▶ [PROVIDED RECORDS]:
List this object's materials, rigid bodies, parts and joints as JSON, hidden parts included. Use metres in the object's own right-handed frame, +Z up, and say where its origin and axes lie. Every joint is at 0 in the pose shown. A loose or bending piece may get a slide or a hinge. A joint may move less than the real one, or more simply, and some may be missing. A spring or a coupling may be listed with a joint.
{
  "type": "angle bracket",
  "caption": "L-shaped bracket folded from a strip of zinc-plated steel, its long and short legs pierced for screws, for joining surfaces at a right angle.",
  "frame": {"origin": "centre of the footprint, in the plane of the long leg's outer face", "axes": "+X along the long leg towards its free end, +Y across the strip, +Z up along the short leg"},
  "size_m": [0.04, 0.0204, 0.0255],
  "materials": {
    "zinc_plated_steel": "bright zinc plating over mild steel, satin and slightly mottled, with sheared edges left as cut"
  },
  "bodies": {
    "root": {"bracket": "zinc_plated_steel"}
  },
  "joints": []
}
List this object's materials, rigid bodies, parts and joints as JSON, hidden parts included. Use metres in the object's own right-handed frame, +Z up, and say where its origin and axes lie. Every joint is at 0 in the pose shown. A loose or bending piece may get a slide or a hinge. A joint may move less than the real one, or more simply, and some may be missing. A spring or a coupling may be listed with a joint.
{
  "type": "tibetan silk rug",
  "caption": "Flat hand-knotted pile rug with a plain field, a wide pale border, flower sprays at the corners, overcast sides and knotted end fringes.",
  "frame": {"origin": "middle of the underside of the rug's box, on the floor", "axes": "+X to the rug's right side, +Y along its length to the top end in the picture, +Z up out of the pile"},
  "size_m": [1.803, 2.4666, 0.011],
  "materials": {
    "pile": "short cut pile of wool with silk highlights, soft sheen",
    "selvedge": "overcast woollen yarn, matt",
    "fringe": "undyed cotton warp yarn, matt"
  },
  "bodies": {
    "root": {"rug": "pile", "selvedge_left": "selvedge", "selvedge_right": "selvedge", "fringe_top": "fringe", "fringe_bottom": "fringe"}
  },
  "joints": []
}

▶ [REQUIRED WORK]: The records above must be output exactly, in full.

▶ [ANSWER FOR THE TASK]:
List this object's materials, rigid bodies, parts and joints as JSON, hidden parts included. Use metres in the object's own right-handed frame, +Z up, and say where its origin and axes lie. Every joint is at 0 in the pose shown. A loose or bending piece may get a slide or a hinge. A joint may move less than the real one, or more simply, and some may be missing. A spring or a coupling may be listed with a joint.
{
  "type": "angle bracket",
  "caption": "L-shaped bracket folded from a strip of zinc-plated steel, its long and short legs pierced for screws, for joining surfaces at a right angle.",
  "frame": {"origin": "centre of the footprint, in the plane of the long leg's outer face", "axes": "+X along the long leg towards its free end, +Y across the strip, +Z up along the short leg"},
  "size_m": [0.04, 0.0204, 0.0255],
  "materials": {
    "zinc_plated_steel": "bright zinc plating over mild steel, satin and slightly mottled, with sheared edges left as cut"
  },
  "bodies": {
    "root": {"bracket": "zinc_plated_steel"}
  },
  "joints": []
}
List this object's materials, rigid bodies, parts and joints as JSON, hidden parts included. Use metres in the object's own right-handed frame, +Z up, and say where its origin and axes lie. Every joint is at 0 in the pose shown. A loose or bending piece may get a slide or a hinge. A joint may move less than the real one, or more simply, and some may be missing. A spring or a coupling may be listed with a joint.
{
  "type": "tibetan silk rug",
  "caption": "Flat hand-knotted pile rug with a plain field, a wide pale border, flower sprays at the corners, overcast sides and knotted end fringes.",
  "frame": {"origin": "middle of the underside of the rug's box, on the floor", "axes": "+X to the rug's right side, +Y along its length to the top end in the picture, +Z up out of the pile"},
  "size_m": [1.803, 2.4666, 0.011],
  "materials": {
    "pile": "short cut pile of wool with silk highlights, soft sheen",
    "selvedge": "overcast woollen yarn, matt",
    "fringe": "undyed cotton warp yarn, matt"
  },
  "bodies": {
    "root": {"rug": "pile", "selvedge_left": "selvedge", "selvedge_right": "selvedge", "fringe_top": "fringe", "fringe_bottom": "fringe"}
  },
  "joints": []
}